The arbitrariness of a precise prior is a fact of life. This doesn't imply we shouldn't reduce this arbitrariness by having indeterminate priors.

The obvious answer is only when there is enough indeterminacy to matter; I'm not sure if anyone would disagree. Because the question isn't whether there is indeterminacy, it's how much, and whether it's worth the costs of using a more complex model instead of doing it the Bayesian way.

Based on this I think you probably mean something different by “indeterminacy” than I do (and I’m not sure what you mean). Many people in this community explicitly disagree with the claim that our beliefs should be indeterminate at all, as exemplified by the objections I respond to in the post.

When you say “whether it’s worth the costs of using a more complex model instead of doing it the Bayesian way”, I don’t know what “costs” you mean, or what non-question-begging standard you’re using to judge whether “doing it the Bayesian way” would be better. As I write in the “Background” section: "And it’s question-begging to claim that certain beliefs “outperform” others, if we define performance as leading to behavior that maximizes expected utility under those beliefs. For example, it’s often claimed that we make “better decisions” with determinate beliefs. But on any way of making this claim precise (in context) that I’m aware of, “better decisions” presupposes determinate beliefs!"

 

You also didn't quite endorse suspending judgement in that case - "If someone forced you to give a best guess one way or the other, you suppose you’d say “decrease”.
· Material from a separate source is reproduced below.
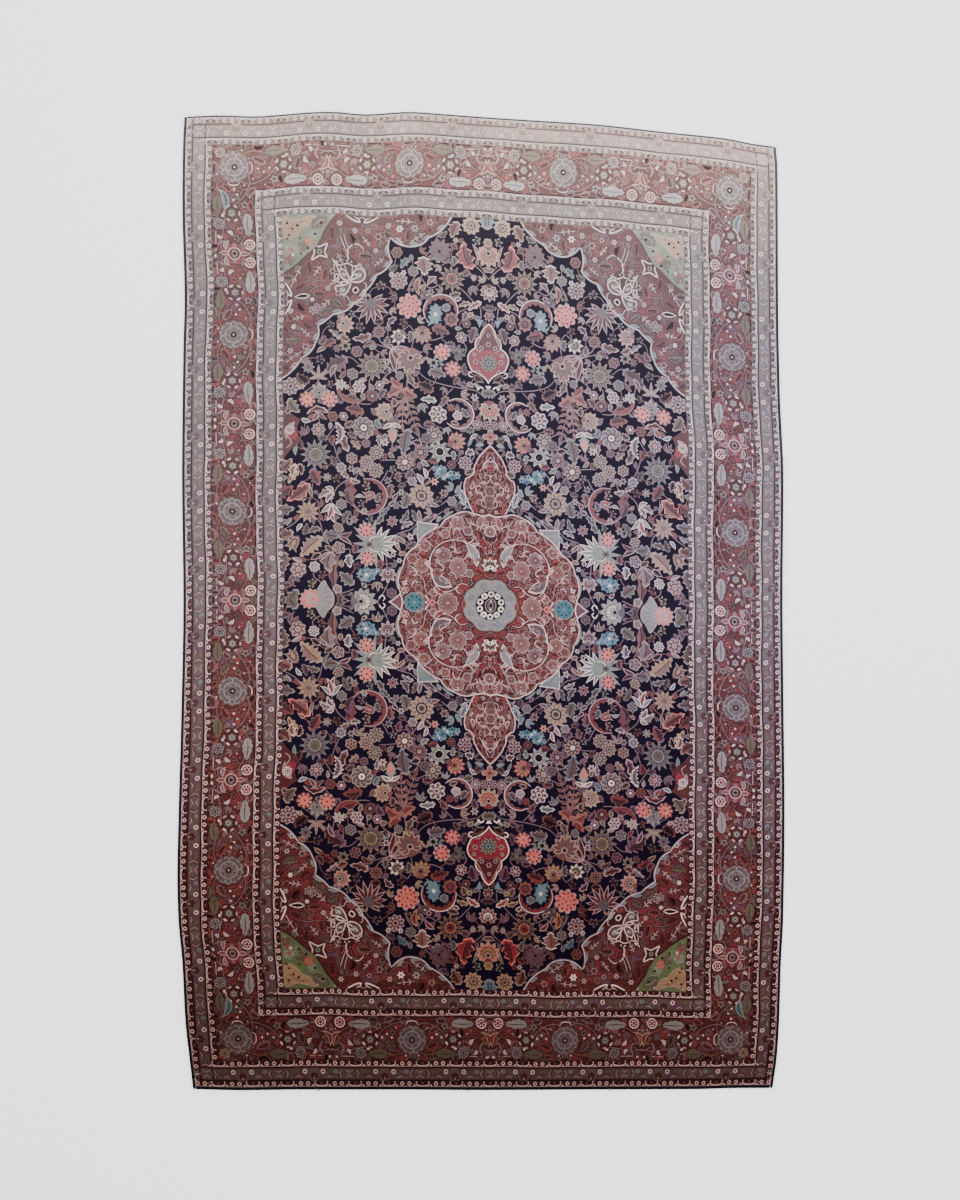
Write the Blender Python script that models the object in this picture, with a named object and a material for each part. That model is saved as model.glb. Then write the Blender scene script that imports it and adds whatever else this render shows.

The quoted sentence is consistent with endorsing suspending judgment, epistemically speaking. As the key takeaways list says, “If you’d prefer to go with a given estimate as your “best guess” when forced to give a determinate answer, that doesn’t imply this estimate should be your actual belief.”

 

But if it is decision relevant, and there is only a binary choice available, your best guess matters

I address this in the “Practical hallmarks” section — what part of my argument there do you disagree with?